Fear often prevents us from taking risks or from trying new things. By our nature, we like to do what we’re comfortable with. If you’re an accountant like us, it’s worse as our tendency is to be super conservative, often hesitating to take risks. Here are some of the top fears we had to deal with over the years in our business and some we continue to struggle with:

  1. Not going all in: Five years ago we started this business with three partners – one working full-time in the business while the other two partners maintained their day jobs and worked part-time in the business. Although this had its benefits as we kept most of the cash flow from the business reinvested in the business, it hindered growth as there was less commitment to focus on client service, business development and other aspects of the business. Today, the two partners left in the business work full-time in the business and with a stronger commitment in the business, we’ve seen more growth in the last year than we’ve seen in the previous four years. Taking a calculated risk to commit yourself 100% to your business can pay off big time.
  2. Not finding funding: In the first article of this series we discussed the challenges we had with cash flow. We know that poor planning with cash flow is one reason why many businesses fail so early. On the other hand, one of the key reasons many people don’t even get started in business or invest in growing an existing business is because they can’t get the necessary capital to start. Early on, we were lucky to get a business line of credit to finance our operations. However, when we wanted to hire new employees we needed some more operational capital but our bank declined our request for increase in our credit line. This did not stop us from hiring even though at the time, we were not sure if we will have sufficient cash flow to pay salaries. Today, we’re dealing with similar challenges. We’ve recently bought a new office unit and will be hiring an additional employee even though the bank again refused our request to increase our credit line to fund the additional our operational costs. In making this decision, we’ve not allowed the fear of how we will deal with the additional expenses in the future hinder what we consider to be the right business decision for our firm. Even if you don’t have the necessary capital at first, you’ll soon learn that a slow and steady process of building your business may be the best thing for you rather than inaction.
  3. Not attracting customers: With the proliferation of accounting and tax services all around us when we started the business five years ago, we were initially terrified of taking the risks of starting this business and wondered if anyone will value our skills and service offering. If we lived in this fear, we would never have started. What we’ve learned over the years is that as we approached our business with joy and consistently delivered what we promised, we’ve undoubtedly experienced the joy of serving more and more clients who value our services and happily refer other customers to us.
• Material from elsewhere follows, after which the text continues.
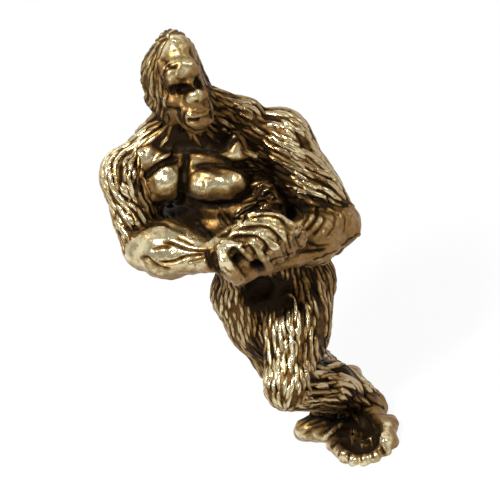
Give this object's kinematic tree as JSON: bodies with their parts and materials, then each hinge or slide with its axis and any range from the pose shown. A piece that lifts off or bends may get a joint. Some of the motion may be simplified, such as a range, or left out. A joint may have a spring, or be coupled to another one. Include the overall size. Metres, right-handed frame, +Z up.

So don’t let this fear hinder you, instead focus on your marketing plan, on increasing your level of expertise and on consistently delivering on your service to your clients.
  4. Not earning enough to recover the investment in the business: Don’t quit because you don’t see an immediate return on your investment. If we wanted an immediate return, we will be out of business by now. In fact, after 5 years, if I calculate my return on investment, it will be minimal at best. I probably would have been better off investing in mutual funds. In business, you need to have a long-term perspective and this should keep you working even when you don’t see an immediate return. For some, it may take 5 years or less. For others, it may be 20 years or more. No matter how long it takes, stay focused and keep working!
  5. Not trying new services, new ideas and new markets: Our market is changing rapidly, particularly with the changes in technology and client expectations. As a result of this, agility is highly required to succeed in today’s market. As accountants, we are particularly vulnerable to the fear of trying a new service, new technology or going to a new market. It is easy to stay stuck in doing what we’ve always done even when the world around us is changing at a rapid pace. As a firm, we have committed to keep trying new ways to serve our clients including offering new services and trying new technology that will enhance service delivery.

As a business owner, you must recognize that risk is all around us. In fact, life is a series of calculated risk. Everything you decide to do has a margin of risk so be bold and face your fears head on. John F. Kennedy said it best when he said and I quote “There are risks and costs to action. But they are far less than the long range risks of comfortable inaction.

I hope you have found this series on the top five business challenges we faced helpful. We encourage you to apply some of the lessons as you run and build your business. If you have any comments or questions, don’t hesitate to let us know. Best of luck!